_Given instruction_
Copy out the complete listing, word for word.

_Given data_
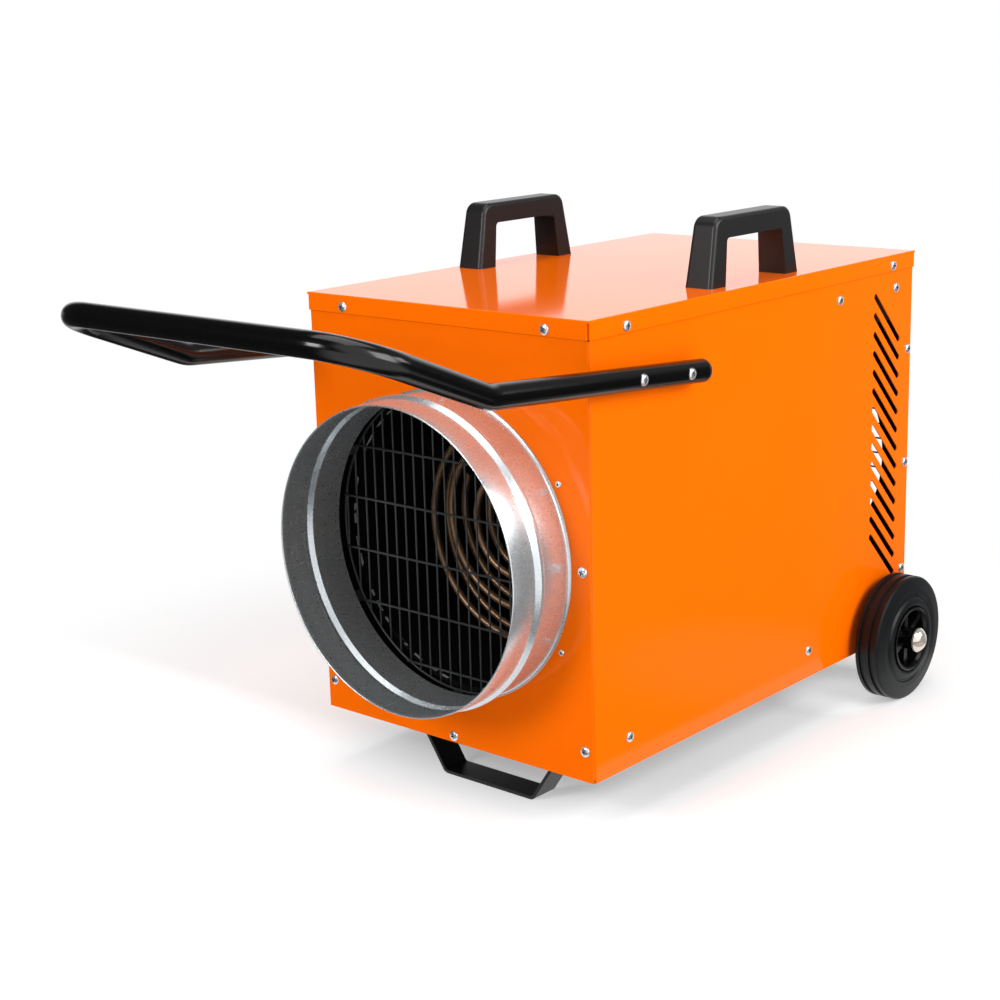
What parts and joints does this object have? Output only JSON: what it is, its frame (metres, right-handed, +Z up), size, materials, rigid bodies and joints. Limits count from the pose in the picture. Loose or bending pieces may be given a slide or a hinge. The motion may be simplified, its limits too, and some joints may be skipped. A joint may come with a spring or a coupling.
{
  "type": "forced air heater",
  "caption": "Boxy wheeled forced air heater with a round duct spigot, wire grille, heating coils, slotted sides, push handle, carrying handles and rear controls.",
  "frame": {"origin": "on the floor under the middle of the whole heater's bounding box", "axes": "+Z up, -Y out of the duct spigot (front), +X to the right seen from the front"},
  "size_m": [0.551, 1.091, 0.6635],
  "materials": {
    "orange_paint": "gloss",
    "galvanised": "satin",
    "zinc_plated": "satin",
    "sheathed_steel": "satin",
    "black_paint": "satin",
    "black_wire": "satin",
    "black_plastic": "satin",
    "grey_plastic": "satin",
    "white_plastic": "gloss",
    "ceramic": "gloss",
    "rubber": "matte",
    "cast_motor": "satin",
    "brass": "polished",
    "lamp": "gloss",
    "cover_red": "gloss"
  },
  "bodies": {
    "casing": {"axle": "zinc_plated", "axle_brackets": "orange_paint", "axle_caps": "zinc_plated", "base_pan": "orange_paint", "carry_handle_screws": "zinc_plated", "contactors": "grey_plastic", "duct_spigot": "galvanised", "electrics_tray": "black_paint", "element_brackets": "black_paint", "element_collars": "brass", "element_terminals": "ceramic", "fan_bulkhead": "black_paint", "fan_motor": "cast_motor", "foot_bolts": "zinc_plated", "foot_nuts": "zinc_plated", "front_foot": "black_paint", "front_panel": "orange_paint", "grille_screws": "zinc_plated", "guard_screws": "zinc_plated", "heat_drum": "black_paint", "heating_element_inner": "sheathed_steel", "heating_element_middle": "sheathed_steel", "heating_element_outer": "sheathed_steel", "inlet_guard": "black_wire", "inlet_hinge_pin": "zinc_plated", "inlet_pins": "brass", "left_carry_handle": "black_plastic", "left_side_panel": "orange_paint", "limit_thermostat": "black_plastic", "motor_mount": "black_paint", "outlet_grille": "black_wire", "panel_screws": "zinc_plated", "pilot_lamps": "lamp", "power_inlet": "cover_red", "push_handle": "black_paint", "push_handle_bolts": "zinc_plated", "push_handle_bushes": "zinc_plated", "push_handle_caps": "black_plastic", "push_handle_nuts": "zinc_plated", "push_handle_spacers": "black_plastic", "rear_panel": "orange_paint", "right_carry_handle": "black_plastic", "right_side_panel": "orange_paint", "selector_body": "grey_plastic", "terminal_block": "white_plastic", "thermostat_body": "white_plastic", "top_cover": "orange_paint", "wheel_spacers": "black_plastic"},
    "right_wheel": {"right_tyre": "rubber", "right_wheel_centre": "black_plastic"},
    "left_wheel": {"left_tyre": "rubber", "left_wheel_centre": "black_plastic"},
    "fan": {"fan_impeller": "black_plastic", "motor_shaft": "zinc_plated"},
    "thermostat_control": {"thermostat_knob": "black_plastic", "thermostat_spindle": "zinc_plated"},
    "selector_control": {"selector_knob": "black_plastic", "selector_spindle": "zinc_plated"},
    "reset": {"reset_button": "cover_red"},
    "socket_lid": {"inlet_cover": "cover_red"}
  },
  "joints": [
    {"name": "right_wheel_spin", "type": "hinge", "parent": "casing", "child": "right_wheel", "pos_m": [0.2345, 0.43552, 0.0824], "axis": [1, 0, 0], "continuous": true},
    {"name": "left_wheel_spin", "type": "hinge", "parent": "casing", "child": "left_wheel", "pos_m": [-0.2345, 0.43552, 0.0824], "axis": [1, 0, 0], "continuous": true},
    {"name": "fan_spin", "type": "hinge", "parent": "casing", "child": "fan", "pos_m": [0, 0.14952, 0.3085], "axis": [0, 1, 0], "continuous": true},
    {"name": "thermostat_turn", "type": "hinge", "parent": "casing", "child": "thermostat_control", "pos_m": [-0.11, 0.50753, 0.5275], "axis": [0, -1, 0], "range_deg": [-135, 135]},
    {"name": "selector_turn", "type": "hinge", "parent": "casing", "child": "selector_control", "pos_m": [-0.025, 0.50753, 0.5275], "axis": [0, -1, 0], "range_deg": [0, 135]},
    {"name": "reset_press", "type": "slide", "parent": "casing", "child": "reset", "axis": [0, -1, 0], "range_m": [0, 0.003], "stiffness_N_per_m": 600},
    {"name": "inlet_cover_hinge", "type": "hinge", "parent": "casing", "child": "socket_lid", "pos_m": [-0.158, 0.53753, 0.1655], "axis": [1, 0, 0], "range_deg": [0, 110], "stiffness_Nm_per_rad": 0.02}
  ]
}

_Output for this task_
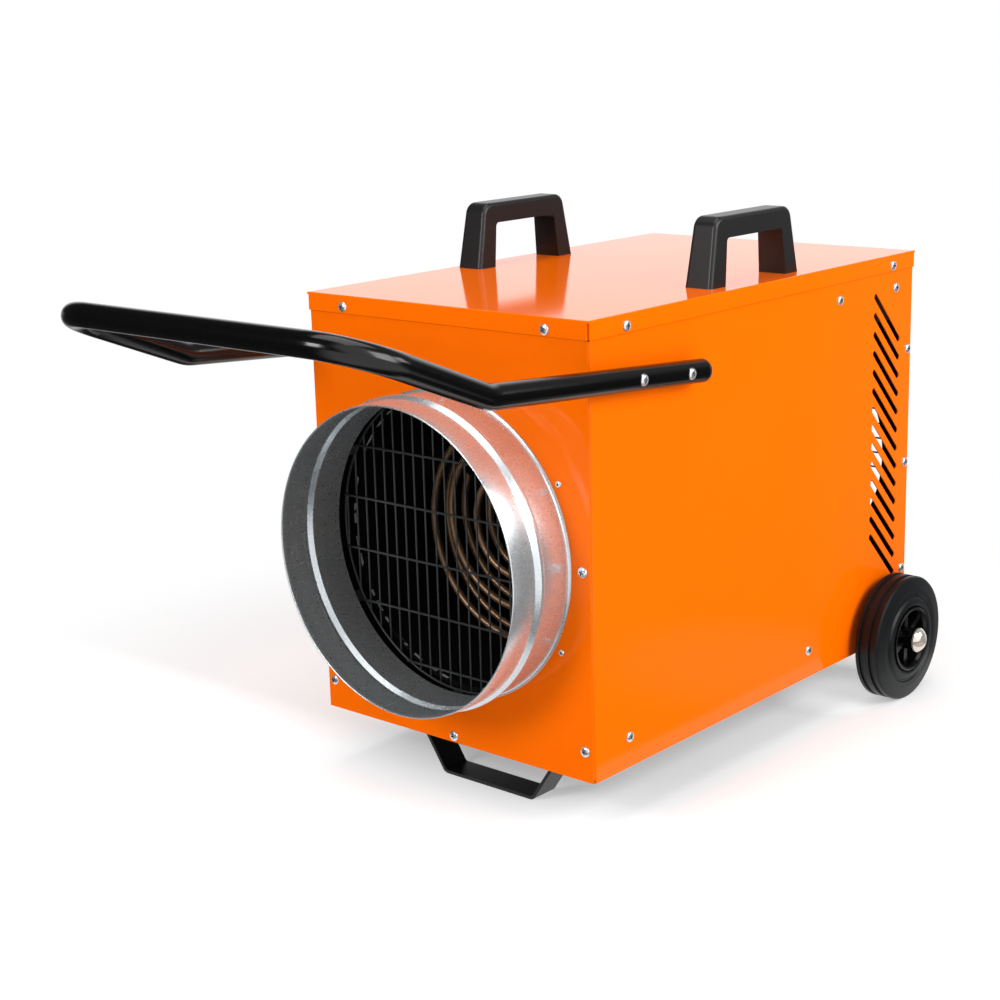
What parts and joints does this object have? Output only JSON: what it is, its frame (metres, right-handed, +Z up), size, materials, rigid bodies and joints. Limits count from the pose in the picture. Loose or bending pieces may be given a slide or a hinge. The motion may be simplified, its limits too, and some joints may be skipped. A joint may come with a spring or a coupling.
{
  "type": "forced air heater",
  "caption": "Boxy wheeled forced air heater with a round duct spigot, wire grille, heating coils, slotted sides, push handle, carrying handles and rear controls.",
  "frame": {"origin": "on the floor under the middle of the whole heater's bounding box", "axes": "+Z up, -Y out of the duct spigot (front), +X to the right seen from the front"},
  "size_m": [0.551, 1.091, 0.6635],
  "materials": {
    "orange_paint": "gloss",
    "galvanised": "satin",
    "zinc_plated": "satin",
    "sheathed_steel": "satin",
    "black_paint": "satin",
    "black_wire": "satin",
    "black_plastic": "satin",
    "grey_plastic": "satin",
    "white_plastic": "gloss",
    "ceramic": "gloss",
    "rubber": "matte",
    "cast_motor": "satin",
    "brass": "polished",
    "lamp": "gloss",
    "cover_red": "gloss"
  },
  "bodies": {
    "casing": {"axle": "zinc_plated", "axle_brackets": "orange_paint", "axle_caps": "zinc_plated", "base_pan": "orange_paint", "carry_handle_screws": "zinc_plated", "contactors": "grey_plastic", "duct_spigot": "galvanised", "electrics_tray": "black_paint", "element_brackets": "black_paint", "element_collars": "brass", "element_terminals": "ceramic", "fan_bulkhead": "black_paint", "fan_motor": "cast_motor", "foot_bolts": "zinc_plated", "foot_nuts": "zinc_plated", "front_foot": "black_paint", "front_panel": "orange_paint", "grille_screws": "zinc_plated", "guard_screws": "zinc_plated", "heat_drum": "black_paint", "heating_element_inner": "sheathed_steel", "heating_element_middle": "sheathed_steel", "heating_element_outer": "sheathed_steel", "inlet_guard": "black_wire", "inlet_hinge_pin": "zinc_plated", "inlet_pins": "brass", "left_carry_handle": "black_plastic", "left_side_panel": "orange_paint", "limit_thermostat": "black_plastic", "motor_mount": "black_paint", "outlet_grille": "black_wire", "panel_screws": "zinc_plated", "pilot_lamps": "lamp", "power_inlet": "cover_red", "push_handle": "black_paint", "push_handle_bolts": "zinc_plated", "push_handle_bushes": "zinc_plated", "push_handle_caps": "black_plastic", "push_handle_nuts": "zinc_plated", "push_handle_spacers": "black_plastic", "rear_panel": "orange_paint", "right_carry_handle": "black_plastic", "right_side_panel": "orange_paint", "selector_body": "grey_plastic", "terminal_block": "white_plastic", "thermostat_body": "white_plastic", "top_cover": "orange_paint", "wheel_spacers": "black_plastic"},
    "right_wheel": {"right_tyre": "rubber", "right_wheel_centre": "black_plastic"},
    "left_wheel": {"left_tyre": "rubber", "left_wheel_centre": "black_plastic"},
    "fan": {"fan_impeller": "black_plastic", "motor_shaft": "zinc_plated"},
    "thermostat_control": {"thermostat_knob": "black_plastic", "thermostat_spindle": "zinc_plated"},
    "selector_control": {"selector_knob": "black_plastic", "selector_spindle": "zinc_plated"},
    "reset": {"reset_button": "cover_red"},
    "socket_lid": {"inlet_cover": "cover_red"}
  },
  "joints": [
    {"name": "right_wheel_spin", "type": "hinge", "parent": "casing", "child": "right_wheel", "pos_m": [0.2345, 0.43552, 0.0824], "axis": [1, 0, 0], "continuous": true},
    {"name": "left_wheel_spin", "type": "hinge", "parent": "casing", "child": "left_wheel", "pos_m": [-0.2345, 0.43552, 0.0824], "axis": [1, 0, 0], "continuous": true},
    {"name": "fan_spin", "type": "hinge", "parent": "casing", "child": "fan", "pos_m": [0, 0.14952, 0.3085], "axis": [0, 1, 0], "continuous": true},
    {"name": "thermostat_turn", "type": "hinge", "parent": "casing", "child": "thermostat_control", "pos_m": [-0.11, 0.50753, 0.5275], "axis": [0, -1, 0], "range_deg": [-135, 135]},
    {"name": "selector_turn", "type": "hinge", "parent": "casing", "child": "selector_control", "pos_m": [-0.025, 0.50753, 0.5275], "axis": [0, -1, 0], "range_deg": [0, 135]},
    {"name": "reset_press", "type": "slide", "parent": "casing", "child": "reset", "axis": [0, -1, 0], "range_m": [0, 0.003], "stiffness_N_per_m": 600},
    {"name": "inlet_cover_hinge", "type": "hinge", "parent": "casing", "child": "socket_lid", "pos_m": [-0.158, 0.53753, 0.1655], "axis": [1, 0, 0], "range_deg": [0, 110], "stiffness_Nm_per_rad": 0.02}
  ]
}